## Directions
Copy out, exactly and without additions, the lines from the one that contains "revolve(axis=Axis(origin=face.origin, direction=face.z_dir))" to the one that contains "record = json.load(file)", both ends included.

## Collected data
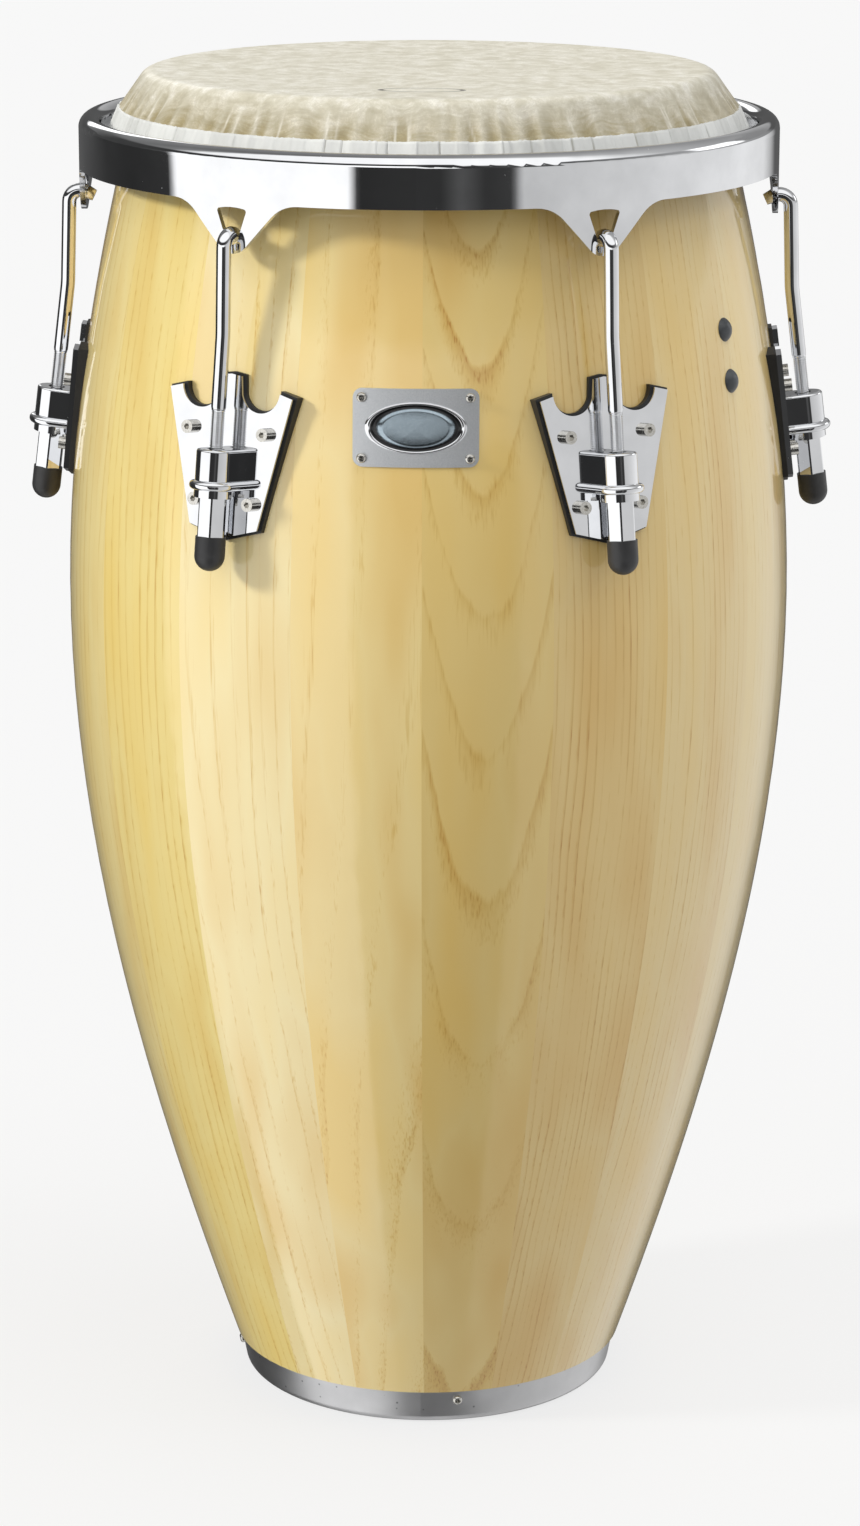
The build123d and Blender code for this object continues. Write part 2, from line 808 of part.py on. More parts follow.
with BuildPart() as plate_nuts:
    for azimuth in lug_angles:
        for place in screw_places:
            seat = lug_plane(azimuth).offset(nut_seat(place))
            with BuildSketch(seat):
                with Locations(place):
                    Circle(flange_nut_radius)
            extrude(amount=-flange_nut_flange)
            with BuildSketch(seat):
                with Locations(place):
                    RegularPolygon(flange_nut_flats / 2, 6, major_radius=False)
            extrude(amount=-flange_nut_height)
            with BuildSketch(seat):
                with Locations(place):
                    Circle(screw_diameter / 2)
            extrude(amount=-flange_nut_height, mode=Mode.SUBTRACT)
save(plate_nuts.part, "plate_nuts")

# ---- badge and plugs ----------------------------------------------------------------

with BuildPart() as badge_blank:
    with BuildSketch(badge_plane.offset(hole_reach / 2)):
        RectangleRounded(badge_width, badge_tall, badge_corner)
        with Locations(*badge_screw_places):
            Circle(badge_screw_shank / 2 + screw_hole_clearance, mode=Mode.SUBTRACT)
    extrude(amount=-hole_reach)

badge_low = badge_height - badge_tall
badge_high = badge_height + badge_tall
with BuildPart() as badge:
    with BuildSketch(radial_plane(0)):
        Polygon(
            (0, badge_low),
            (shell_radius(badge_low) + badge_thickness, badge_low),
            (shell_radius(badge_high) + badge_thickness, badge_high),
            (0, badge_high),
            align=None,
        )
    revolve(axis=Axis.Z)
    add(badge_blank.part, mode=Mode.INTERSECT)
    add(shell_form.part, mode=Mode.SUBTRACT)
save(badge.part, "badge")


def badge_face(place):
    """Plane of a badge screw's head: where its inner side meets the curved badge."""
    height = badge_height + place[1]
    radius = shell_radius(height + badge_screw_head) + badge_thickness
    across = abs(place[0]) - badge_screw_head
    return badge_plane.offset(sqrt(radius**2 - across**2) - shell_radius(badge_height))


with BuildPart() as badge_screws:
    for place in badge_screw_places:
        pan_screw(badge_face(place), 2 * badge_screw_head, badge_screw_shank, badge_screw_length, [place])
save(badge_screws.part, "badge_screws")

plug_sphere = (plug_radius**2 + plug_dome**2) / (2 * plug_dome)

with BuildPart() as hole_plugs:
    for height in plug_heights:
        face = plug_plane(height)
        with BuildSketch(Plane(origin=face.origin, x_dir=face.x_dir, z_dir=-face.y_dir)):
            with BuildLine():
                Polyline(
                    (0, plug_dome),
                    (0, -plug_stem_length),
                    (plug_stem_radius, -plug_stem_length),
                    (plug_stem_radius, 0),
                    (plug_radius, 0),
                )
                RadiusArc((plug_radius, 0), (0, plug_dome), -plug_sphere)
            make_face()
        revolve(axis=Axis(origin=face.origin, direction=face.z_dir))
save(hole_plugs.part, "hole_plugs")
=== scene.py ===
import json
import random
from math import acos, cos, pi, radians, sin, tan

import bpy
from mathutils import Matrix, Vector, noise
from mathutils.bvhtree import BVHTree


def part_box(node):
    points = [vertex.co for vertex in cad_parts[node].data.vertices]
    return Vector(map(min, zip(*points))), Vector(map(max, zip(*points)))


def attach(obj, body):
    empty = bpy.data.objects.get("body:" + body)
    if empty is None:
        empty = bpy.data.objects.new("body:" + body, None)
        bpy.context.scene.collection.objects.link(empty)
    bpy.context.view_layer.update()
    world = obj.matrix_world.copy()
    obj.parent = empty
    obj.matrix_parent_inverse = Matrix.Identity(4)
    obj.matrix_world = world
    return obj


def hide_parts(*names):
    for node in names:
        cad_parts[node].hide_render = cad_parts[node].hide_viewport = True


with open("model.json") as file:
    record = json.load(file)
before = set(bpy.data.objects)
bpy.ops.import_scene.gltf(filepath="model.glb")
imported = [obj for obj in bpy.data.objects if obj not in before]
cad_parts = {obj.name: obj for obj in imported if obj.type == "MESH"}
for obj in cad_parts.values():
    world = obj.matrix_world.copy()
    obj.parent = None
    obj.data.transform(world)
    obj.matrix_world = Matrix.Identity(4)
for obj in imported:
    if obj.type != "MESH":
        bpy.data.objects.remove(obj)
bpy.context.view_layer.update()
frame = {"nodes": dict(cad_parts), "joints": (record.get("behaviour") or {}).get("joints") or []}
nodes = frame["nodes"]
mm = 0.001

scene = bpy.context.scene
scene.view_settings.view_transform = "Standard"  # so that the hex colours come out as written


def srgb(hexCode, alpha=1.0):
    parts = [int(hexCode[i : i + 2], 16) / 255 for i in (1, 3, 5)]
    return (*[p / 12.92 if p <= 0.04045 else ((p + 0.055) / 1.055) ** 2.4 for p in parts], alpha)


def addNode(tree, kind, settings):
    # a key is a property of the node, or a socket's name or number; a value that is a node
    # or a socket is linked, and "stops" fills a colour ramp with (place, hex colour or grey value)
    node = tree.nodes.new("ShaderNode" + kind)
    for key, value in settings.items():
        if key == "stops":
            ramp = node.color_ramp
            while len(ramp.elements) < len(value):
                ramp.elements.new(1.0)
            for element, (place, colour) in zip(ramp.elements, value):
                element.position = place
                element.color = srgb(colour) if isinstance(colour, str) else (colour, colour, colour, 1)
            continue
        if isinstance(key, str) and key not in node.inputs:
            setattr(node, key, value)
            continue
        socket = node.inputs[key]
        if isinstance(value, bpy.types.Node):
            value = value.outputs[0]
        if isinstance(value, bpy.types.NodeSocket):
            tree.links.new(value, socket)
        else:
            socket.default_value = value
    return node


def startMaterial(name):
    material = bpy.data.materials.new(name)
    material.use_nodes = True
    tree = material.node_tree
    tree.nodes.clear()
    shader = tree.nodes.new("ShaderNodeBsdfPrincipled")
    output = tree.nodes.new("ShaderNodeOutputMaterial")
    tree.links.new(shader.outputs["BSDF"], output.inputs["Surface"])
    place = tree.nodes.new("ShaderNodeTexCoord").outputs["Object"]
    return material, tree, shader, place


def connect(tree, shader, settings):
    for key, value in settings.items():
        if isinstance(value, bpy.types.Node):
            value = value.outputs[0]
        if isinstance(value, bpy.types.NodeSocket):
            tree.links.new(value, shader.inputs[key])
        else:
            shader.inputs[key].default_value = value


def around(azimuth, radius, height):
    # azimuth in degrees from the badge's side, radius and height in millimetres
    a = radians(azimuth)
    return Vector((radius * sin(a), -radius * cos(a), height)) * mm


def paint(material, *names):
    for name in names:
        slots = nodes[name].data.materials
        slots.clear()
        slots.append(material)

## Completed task
        revolve(axis=Axis(origin=face.origin, direction=face.z_dir))
save(hole_plugs.part, "hole_plugs")
=== scene.py ===
import json
import random
from math import acos, cos, pi, radians, sin, tan

import bpy
from mathutils import Matrix, Vector, noise
from mathutils.bvhtree import BVHTree


def part_box(node):
    points = [vertex.co for vertex in cad_parts[node].data.vertices]
    return Vector(map(min, zip(*points))), Vector(map(max, zip(*points)))


def attach(obj, body):
    empty = bpy.data.objects.get("body:" + body)
    if empty is None:
        empty = bpy.data.objects.new("body:" + body, None)
        bpy.context.scene.collection.objects.link(empty)
    bpy.context.view_layer.update()
    world = obj.matrix_world.copy()
    obj.parent = empty
    obj.matrix_parent_inverse = Matrix.Identity(4)
    obj.matrix_world = world
    return obj


def hide_parts(*names):
    for node in names:
        cad_parts[node].hide_render = cad_parts[node].hide_viewport = True


with open("model.json") as file:
    record = json.load(file)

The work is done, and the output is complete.